5. Scale and Units: While not directly affecting the equation’s form, the scale of the coordinate system matters for visualization. Ensure consistency if comparing the calculated line to existing drawings or measurements. The “units” are simply those of the coordinate plane.
6. Computational Precision: For slopes or coordinates involving many decimal places, floating-point arithmetic might introduce minor precision errors. While generally negligible for typical use cases, be aware if extreme precision is required. The calculator aims for standard computational accuracy.

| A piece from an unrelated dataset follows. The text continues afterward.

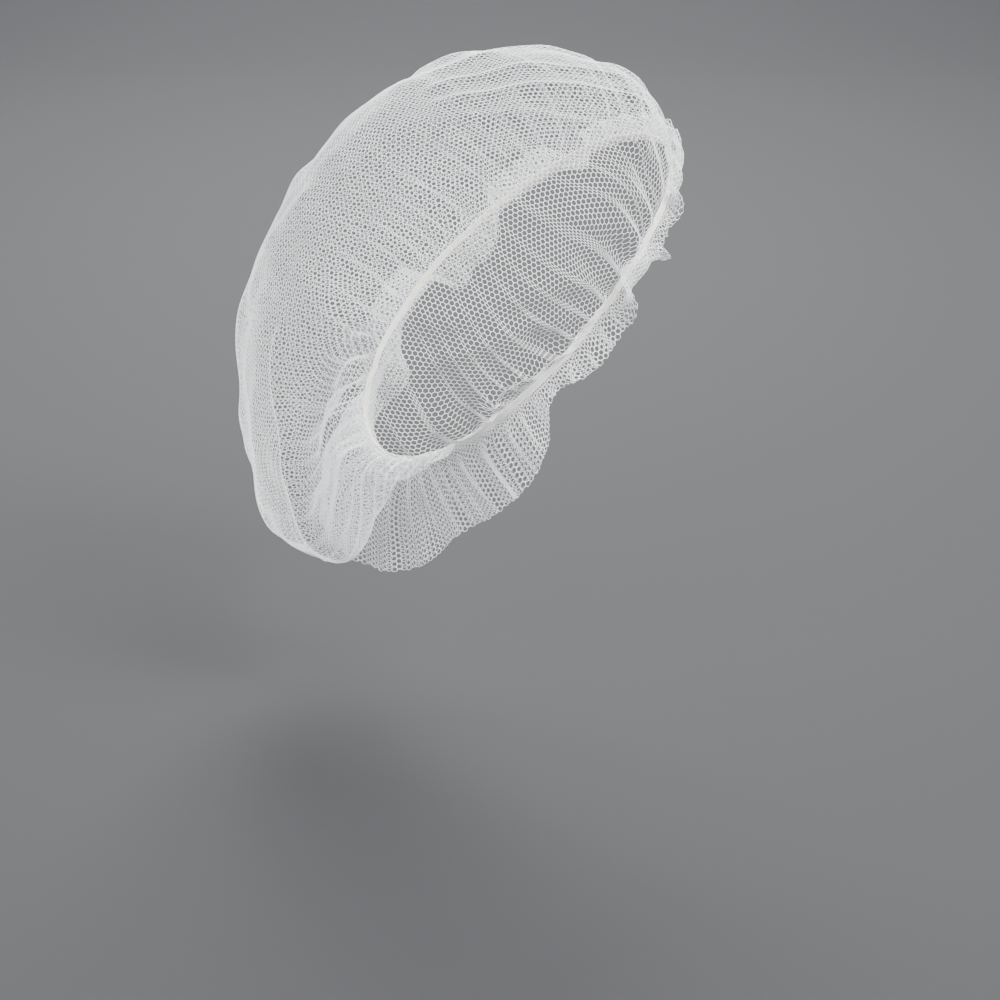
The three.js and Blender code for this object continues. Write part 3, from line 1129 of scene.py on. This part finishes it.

Frequently Asked Questions (FAQ)

Q1: What is the main property of parallel lines?

A1: The main property is that they have the same slope and will never intersect.

Q2: Can this calculator find the equation of a perpendicular line?

A2: No, this calculator is specifically for parallel lines. Perpendicular lines have slopes that are negative reciprocals of each other (e.g., if m1 = 2, then m_perp = -1/2).

Q3: What if the original line’s slope is 0?

A3: If the original slope is 0, the line is horizontal. The parallel line will also have a slope of 0. The equation will be of the form y = b, where b is determined by the given point.

Q4: What if the original line is vertical?

A4: Vertical lines have undefined slopes and cannot be represented in the y = mx + b format. This calculator is not designed for vertical original lines. A parallel line to a vertical line (x = c) is also a vertical line (x = k).

Q5: How do I input fractional slopes?

A5: Enter the fraction as a decimal (e.g., 1/2 as 0.5, 2/3 as 0.666…). The calculator accepts decimal inputs for slopes.

Q6: Does the calculator show the original line’s equation?

A6: No, the calculator only requires the *slope* of the original line. It does not need or display the full equation of the original line, only its slope (m_original).

Q7: What does the y-intercept (b) represent?

A7: The y-intercept (b) is the y-coordinate where the line crosses the y-axis. It’s the value of y when x is 0.

Q8: Can I use negative coordinates for the point?

A8: Yes, you can input positive or negative values for the point coordinates (x1, y1) and for the original slope.